# It's good to talk!



## Xose (Dec 10, 2008)

I've seen a posting at my Bank showing that any external money transfers greater than 10K€ have to be reported. Same for any internal greater than 100K€.

Recently saw news along those lines. All activity involving 200€ bills or greater to be reported also by the bank.

I would assume then that if you deposit a thousand in 200€ notes, the same applies.

I’m sure this is simply what they are letting joe public know and the truth is that they’ve had access more or less since 9/11.


----------



## tigersharkjs (Sep 19, 2008)

WHAT are you talking about???


----------



## chris(madrid) (Mar 23, 2008)

Xose said:


> I've seen a posting at my Bank showing that any external money transfers greater than 10K€ have to be reported. Same for any internal greater than 100K€.

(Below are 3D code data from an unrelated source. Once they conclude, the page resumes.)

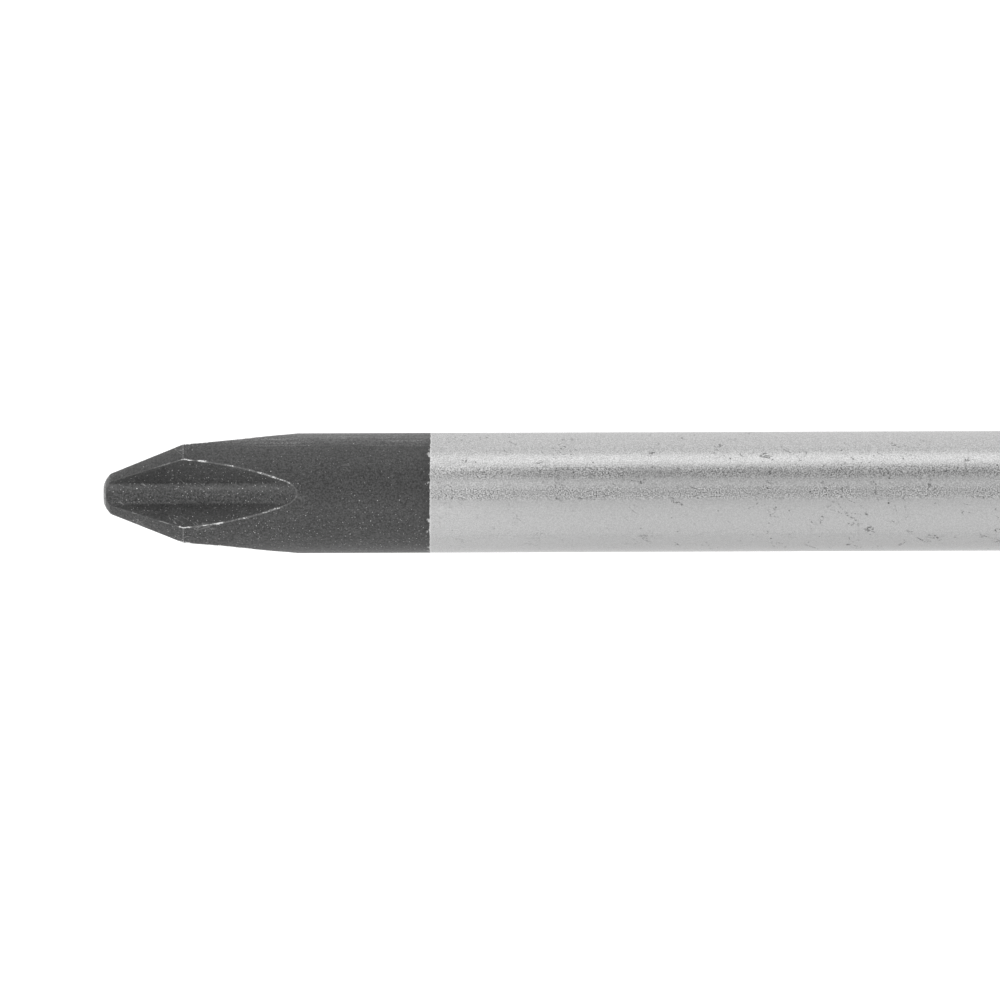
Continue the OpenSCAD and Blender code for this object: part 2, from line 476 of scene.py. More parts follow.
class Graph:
    """Short calls that add nodes to one node tree."""

    def __init__(self, tree: bpy.types.NodeTree) -> None:
        """Starts with an empty tree."""
        self.tree = tree
        tree.nodes.clear()

    def add(self, kind: str, sockets: dict | None = None, **settings: object) -> bpy.types.Node:
        """Adds a node.

        Args:
            kind: the node's type, without its leading "ShaderNode".
            sockets: values or links for its inputs, by name or number.
            settings: the node's own settings.

        Returns:
            The node.
        """
        node = self.tree.nodes.new("ShaderNode" + kind)
        for name, value in settings.items():
            setattr(node, name, value)
        for key, value in (sockets or {}).items():
            if isinstance(value, Socket):
                self.tree.links.new(value, node.inputs[key])
            else:
                node.inputs[key].default_value = value
        return node

    def math(self, operation: str, *values: float | Socket) -> Socket:
        """Works out one number from one, two or three."""
        return self.add("Math", dict(enumerate(values)), operation=operation).outputs[0]

    def product(self, *values: float | Socket) -> Socket:
        """Multiplies two or more numbers."""
        return reduce(partial(self.math, "MULTIPLY"), values)

    def total(self, *values: float | Socket) -> Socket:
        """Adds up two or more numbers."""
        return reduce(partial(self.math, "ADD"), values)

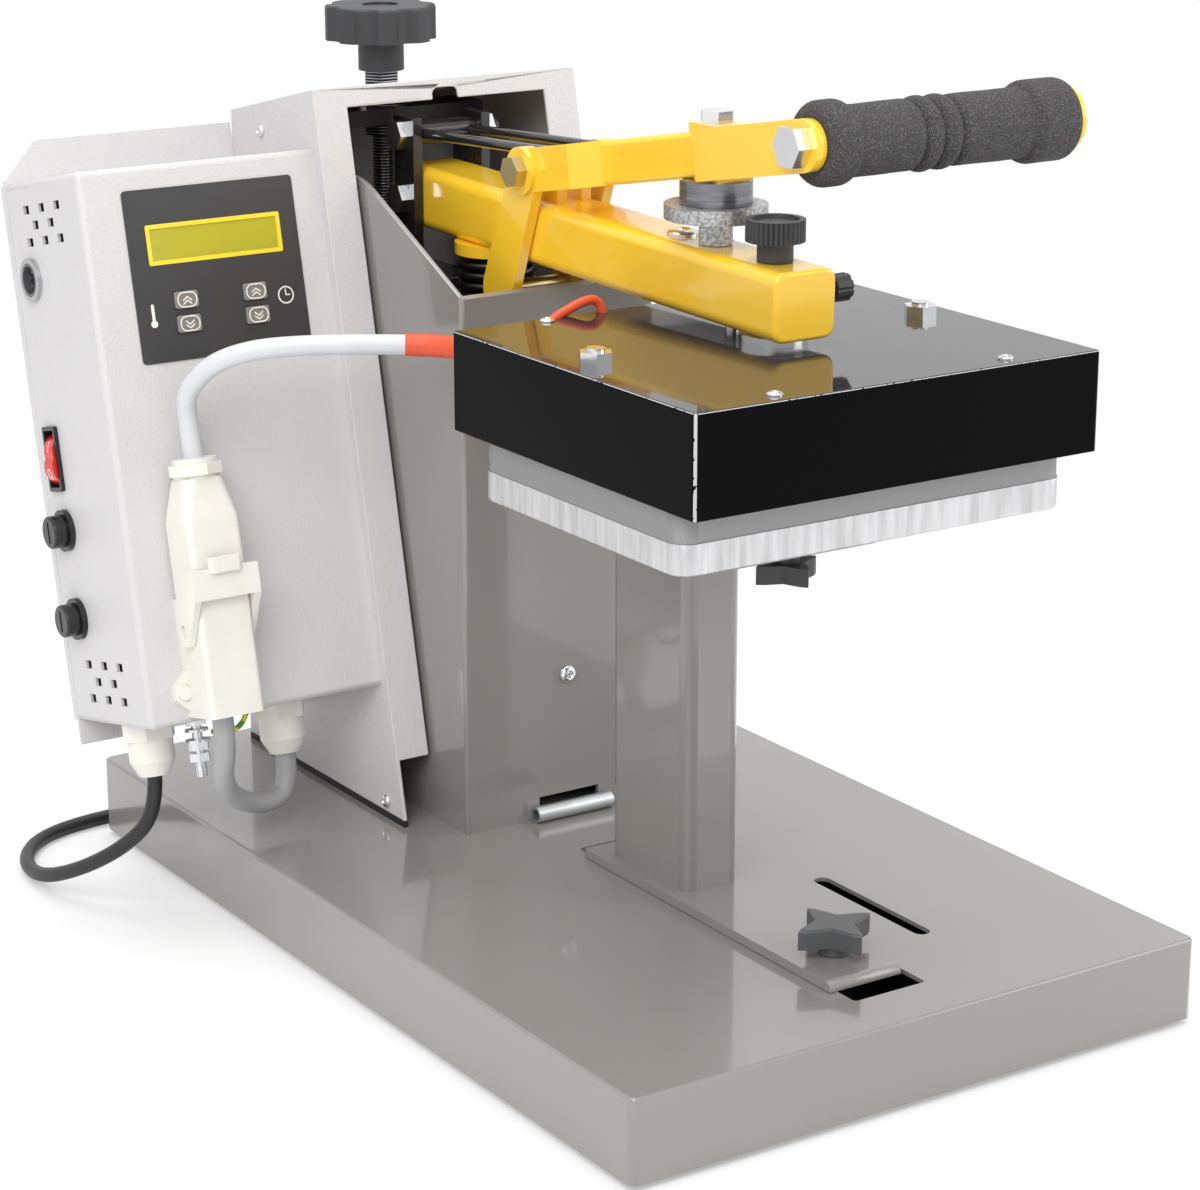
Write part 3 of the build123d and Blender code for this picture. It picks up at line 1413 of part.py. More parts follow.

This is hardly NEW - it's been a requirement in Spain for AGES. But I know some branch managers used to be "inventive". All payments are registered and passed via Hacienda ANYWAY - They do already know which accounts you've received cash from and in whose name they are.

At the turn of the millennium I was regularly moving funds of all sizes - and the reporting level was MUCH lower for international - iirc the equivalent of €3000. Maybe the limits have been upped - that's nice. Wish I'd seen this earlier as I went for brekker with my Bank manager today.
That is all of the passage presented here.